AP Human Geography: Population and Migration Notes

Key Takeaways: Population and Migration

  1. British economist Thomas Malthus coined the term overpopulation in the late 1700s. Malthus suggested that the world’s population was growing faster than the rate of food production, and as a result, mass starvation would occur. Malthus was correct in his assumption about world population increase but was incorrect in his assessment of agriculture’s inability to produce sufficient food. Neo-Malthusians today believe that humanity is ripe for another population calamity.
  2. The demographic transition model is a tool demographers use to categorize countries’ population growth rates and economic structures. The model analyzes birth rates, death rates, and total population trends in a society at a given point of time.
  3. The world’s population is growing exponentially. Most of the growth is occurring in less developed countries (LDCs). More developed countries (MDCs) are either at or near zero population growth.
  4. Population pyramids show the age and sex demographics of a particular country, city, or neighborhood. Inverted pyramids indicate a large percentage of elderly persons in the community. A large base indicates a lot of children in the society and could indicate a less developed country.
  5. There are four primary push and pull factors: economic, political, environmental, and social indicators. Each of these factors has caused millions of people to move.


Population and Migration Key Terms


Factors Affecting Population

  • Demography: The study of population characteristics. Birth rate: The number of births per 1,000 people in the population.
  • Death rate: The number of deaths per 1,000 people in the population. Population explosion: A crisis in which population growth occurs in countries ill- prepared to handle the growing numbers of people.
  • Ecumene: The term for habitable land, which includes land with adequate water sources, relatively flat terrain, and available human food sources.
  • Underpopulation: The surplus of necessary resources to meet the needs of the population of a defined area.
  • Overpopulation: The lack of necessary resources to meet the needs of the population of a defined area.
  • Carrying capacity: The ability of the land to sustain a certain number of people.
  • Environmental degradation: The harming of the environment, which occurs when more and more humans inhabit a specific area and place a strain on the environmental resources.

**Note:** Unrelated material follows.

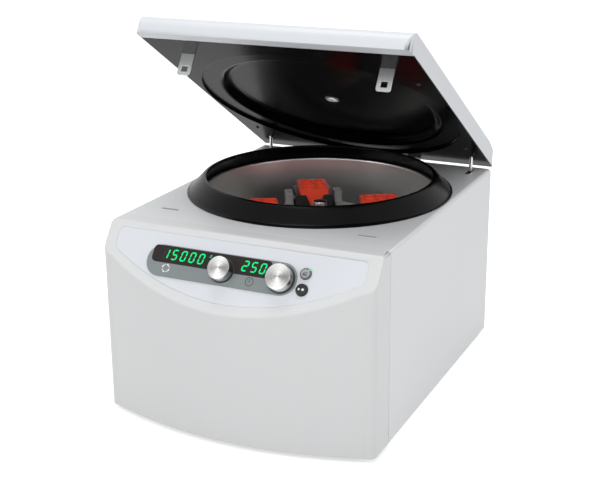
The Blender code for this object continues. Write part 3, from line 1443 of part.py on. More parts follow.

Population Distribution and Density

  • Arithmetic density: Divides the entire population of a country by the total land area to come up with a population density for the country as a whole.
  • Physiologic density: A more accurate way to measure a country’s population density by only taking into account land that is used by humans.

Population and Growth

  • Thomas Malthus: British reverend who concluded that population was growing at a faster rate than productivity in the late 1700s; coined the term overpopulation.
  • Linear growth: Growth that occurs evenly across each unit over time. Exponential growth: Growth as a percentage of the total population.
  • Neo-Malthusian: Those who are critical of the demographic transition model.